Worse, in Mr. Petrilli’s view, those who follow Ms. Rhee tend to describe themselves in their Twitter profiles as policy makers or otherwise removed from the immediate realities of the classroom, while Ms. Ravitch’s devotees are typically self-identified practitioners: principals and teachers on education’s front lines. Surely these folks should be talking to one another, but in Mr. Petrilli’s experience, they often aren’t.
“A lot of people in the reform community say, ‘We know what we need to do; we just need the political will to do it,’ and I think that’s wrong,” he says. “We need to be much more humble. We’re now in a position where a lot of reforms are being enacted; they’re playing out in the real world, and it’s crazy not to listen to teachers, to the problems that might need to be addressed.”
Mr. Petrilli’s wisdom derives from hard experience: “I went through this with No Child Left Behind,” he says. “We put so much effort into cheerleading and making the case for it, we didn’t address the inevitable problems.” Mr. Petrilli now recognizes that the law might have been stronger and worked better had its supporters been more open to input and constructive criticism from the start.
Perhaps proving Mr. Petrilli’s point, only two of the eight recipients of Mr. Rubinstein’s “Open Letters” — Mr. Johnston and Ms. Kopp — have replied so far (although a third, Jon Schnur, a former presidential education policy adviser and the executive chairman of America Achieves, had already promised to do so before being contacted for this article and says he still will). However, Mr. Johnston chose not to publicly answer some of Mr. Rubinstein’s more pointed criticisms. For example, Mr. Johnston has stated that the alternative school he helped establish and where he was a principal “made Colorado history by becoming the first public high school in which 100 percent of seniors were admitted to four-year colleges.”
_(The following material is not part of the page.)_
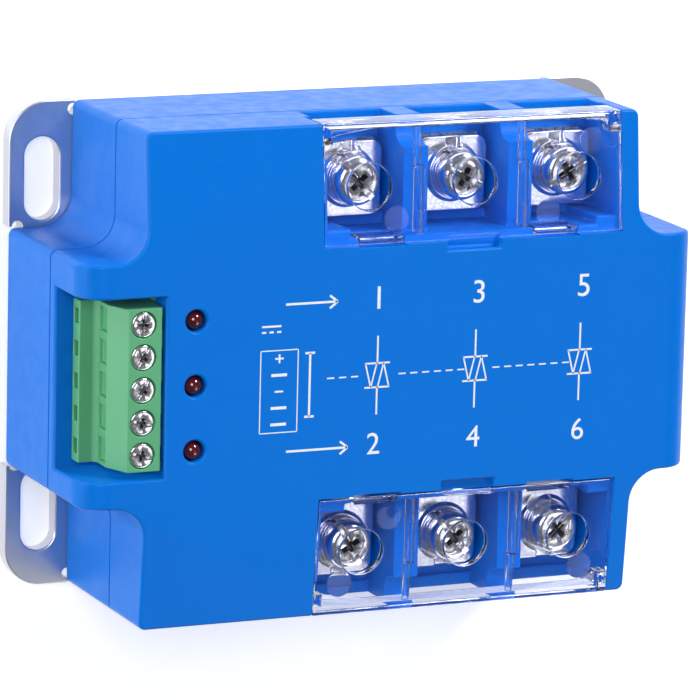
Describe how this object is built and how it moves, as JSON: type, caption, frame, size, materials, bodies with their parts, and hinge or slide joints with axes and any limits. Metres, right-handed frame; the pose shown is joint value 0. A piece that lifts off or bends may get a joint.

As Mr. Rubinstein notes, the claim is technically accurate but misleading because the school also had very high attrition rates before its students graduated. This is the kind of data distortion Mr. Rubinstein disparages: “There were actually 73 10th graders,” Mr. Rubinstein writes, “who had dwindled to 44 seniors — a pretty relevant detail.” The school apparently couldn’t meet the needs of a good proportion of its original students. Many of those who left presumably ended up back in traditional public schools, which often become the dumping grounds for students whom charters can’t, or won’t, teach and then are solely blamed for these students’ failure.
Still, Mr. Rubinstein concedes that even 44 graduates out of 73, in many low-income communities, amounts to “a story about kids beating the odds.” But why the need to exaggerate the sales pitch instead of acknowledging the more complex, challenging picture?
At the heart of all Mr. Rubinstein’s “Open Letters” is a plea to his old friends and colleagues, many of whom long ago left the classroom, to remember just how hard teaching is and to remain honest and transparent about what they have and haven’t accomplished, not only to keep faith with those teachers and principals entrusted with the tough job of implementing reforms but also so we can know what truly works and doesn’t and why, in order to build on real, not imagined, gains.
For those who wish to be part of the solution, Mr. Petrilli advises more genuine dialogue: listening to those whose views one opposes and “staying open to the possibility,” he writes, “that they might, nevertheless, have a few smart things to say.”